Retype exactly the lines below, beginning with the first and ending with the line where "# Millimetres. +Z" appears.
━━ AVAILABLE RECORDS
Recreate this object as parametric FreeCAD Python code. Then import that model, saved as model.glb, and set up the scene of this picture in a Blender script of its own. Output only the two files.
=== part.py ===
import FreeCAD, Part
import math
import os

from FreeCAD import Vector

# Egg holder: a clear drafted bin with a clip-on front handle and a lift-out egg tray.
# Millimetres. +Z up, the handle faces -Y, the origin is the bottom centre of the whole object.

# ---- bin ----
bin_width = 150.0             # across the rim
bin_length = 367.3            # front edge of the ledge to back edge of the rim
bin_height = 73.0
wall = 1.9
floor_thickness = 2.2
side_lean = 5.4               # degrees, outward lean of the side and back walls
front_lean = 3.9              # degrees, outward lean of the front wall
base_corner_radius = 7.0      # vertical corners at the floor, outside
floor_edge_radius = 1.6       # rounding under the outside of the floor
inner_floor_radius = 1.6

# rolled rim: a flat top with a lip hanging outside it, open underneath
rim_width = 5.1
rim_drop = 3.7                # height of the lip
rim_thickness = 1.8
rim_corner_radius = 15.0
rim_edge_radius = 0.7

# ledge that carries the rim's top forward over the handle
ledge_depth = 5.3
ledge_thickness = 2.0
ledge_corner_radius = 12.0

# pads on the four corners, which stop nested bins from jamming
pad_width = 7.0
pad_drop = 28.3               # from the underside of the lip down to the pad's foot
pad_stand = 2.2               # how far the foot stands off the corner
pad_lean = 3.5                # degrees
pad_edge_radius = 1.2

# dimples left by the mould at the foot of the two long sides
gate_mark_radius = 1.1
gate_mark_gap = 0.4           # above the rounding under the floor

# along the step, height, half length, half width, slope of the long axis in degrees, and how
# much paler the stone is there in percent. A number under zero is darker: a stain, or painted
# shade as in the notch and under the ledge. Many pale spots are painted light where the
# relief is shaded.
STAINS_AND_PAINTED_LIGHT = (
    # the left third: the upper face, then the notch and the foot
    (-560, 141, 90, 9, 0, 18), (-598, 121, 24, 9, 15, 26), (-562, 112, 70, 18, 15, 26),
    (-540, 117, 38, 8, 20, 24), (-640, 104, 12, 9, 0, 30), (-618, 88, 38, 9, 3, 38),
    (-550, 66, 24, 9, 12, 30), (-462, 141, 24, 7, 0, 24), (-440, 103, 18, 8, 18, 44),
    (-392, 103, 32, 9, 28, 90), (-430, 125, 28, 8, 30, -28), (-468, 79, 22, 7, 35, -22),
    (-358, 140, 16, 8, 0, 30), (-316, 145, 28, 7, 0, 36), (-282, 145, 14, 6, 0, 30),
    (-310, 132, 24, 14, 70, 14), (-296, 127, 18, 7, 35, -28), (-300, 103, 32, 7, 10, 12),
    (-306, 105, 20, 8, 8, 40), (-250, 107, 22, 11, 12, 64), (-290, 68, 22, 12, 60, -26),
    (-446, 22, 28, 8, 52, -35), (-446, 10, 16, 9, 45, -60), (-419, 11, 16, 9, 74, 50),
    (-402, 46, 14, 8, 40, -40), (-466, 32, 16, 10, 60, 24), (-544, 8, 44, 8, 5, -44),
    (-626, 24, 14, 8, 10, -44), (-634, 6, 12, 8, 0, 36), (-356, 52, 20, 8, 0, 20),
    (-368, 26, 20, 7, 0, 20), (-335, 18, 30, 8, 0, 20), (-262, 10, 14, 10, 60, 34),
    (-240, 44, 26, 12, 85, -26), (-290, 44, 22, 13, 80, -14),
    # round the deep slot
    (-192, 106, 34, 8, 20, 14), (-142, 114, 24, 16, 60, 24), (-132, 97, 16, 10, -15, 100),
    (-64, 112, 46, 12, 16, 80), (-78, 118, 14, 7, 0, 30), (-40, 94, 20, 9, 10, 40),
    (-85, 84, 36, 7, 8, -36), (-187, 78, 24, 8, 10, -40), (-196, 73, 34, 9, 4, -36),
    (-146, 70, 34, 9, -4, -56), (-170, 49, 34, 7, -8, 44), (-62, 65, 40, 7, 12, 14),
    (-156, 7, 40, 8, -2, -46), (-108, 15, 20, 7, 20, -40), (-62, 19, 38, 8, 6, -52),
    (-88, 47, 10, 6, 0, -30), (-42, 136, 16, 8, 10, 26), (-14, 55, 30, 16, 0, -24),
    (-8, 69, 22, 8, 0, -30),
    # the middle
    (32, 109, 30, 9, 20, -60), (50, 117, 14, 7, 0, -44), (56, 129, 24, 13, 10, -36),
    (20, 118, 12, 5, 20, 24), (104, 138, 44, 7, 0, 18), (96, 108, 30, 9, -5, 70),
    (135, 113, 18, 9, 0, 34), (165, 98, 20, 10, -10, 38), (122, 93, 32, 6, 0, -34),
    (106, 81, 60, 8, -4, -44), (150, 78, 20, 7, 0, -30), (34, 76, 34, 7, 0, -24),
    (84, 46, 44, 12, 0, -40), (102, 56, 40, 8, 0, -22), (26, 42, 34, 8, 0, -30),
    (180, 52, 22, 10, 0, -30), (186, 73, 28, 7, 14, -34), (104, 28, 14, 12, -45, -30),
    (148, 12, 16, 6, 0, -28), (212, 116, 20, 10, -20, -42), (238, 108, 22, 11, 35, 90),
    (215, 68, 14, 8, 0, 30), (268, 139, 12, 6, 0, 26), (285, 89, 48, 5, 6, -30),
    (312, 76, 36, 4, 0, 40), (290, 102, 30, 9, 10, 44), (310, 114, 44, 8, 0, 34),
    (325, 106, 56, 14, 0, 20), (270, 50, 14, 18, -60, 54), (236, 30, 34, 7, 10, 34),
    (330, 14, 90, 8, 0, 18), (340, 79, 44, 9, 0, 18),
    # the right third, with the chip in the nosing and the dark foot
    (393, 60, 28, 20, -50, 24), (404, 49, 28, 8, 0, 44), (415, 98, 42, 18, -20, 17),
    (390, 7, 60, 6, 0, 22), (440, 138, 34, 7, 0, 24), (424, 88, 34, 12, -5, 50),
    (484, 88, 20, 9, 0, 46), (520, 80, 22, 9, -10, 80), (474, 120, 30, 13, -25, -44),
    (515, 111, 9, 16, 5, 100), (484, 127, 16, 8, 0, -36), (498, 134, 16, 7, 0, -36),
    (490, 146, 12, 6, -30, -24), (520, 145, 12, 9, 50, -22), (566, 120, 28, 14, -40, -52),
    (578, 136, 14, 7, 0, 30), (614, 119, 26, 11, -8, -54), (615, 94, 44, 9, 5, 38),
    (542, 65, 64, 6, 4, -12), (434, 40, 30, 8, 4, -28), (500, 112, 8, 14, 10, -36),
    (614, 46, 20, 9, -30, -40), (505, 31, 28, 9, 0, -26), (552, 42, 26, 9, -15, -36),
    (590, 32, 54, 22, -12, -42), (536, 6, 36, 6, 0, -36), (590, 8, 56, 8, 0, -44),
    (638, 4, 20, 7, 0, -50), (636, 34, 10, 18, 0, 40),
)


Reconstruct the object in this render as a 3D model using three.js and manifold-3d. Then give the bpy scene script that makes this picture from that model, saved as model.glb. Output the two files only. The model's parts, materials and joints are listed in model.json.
━━━━
# SOLUTION FOR THIS EXERCISE
Recreate this object as parametric FreeCAD Python code. Then import that model, saved as model.glb, and set up the scene of this picture in a Blender script of its own. Output only the two files.
=== part.py ===
import FreeCAD, Part
import math
import os

from FreeCAD import Vector

# Egg holder: a clear drafted bin with a clip-on front handle and a lift-out egg tray.
# Millimetres. +Z up, the handle faces -Y, the origin is the bottom centre of the whole object.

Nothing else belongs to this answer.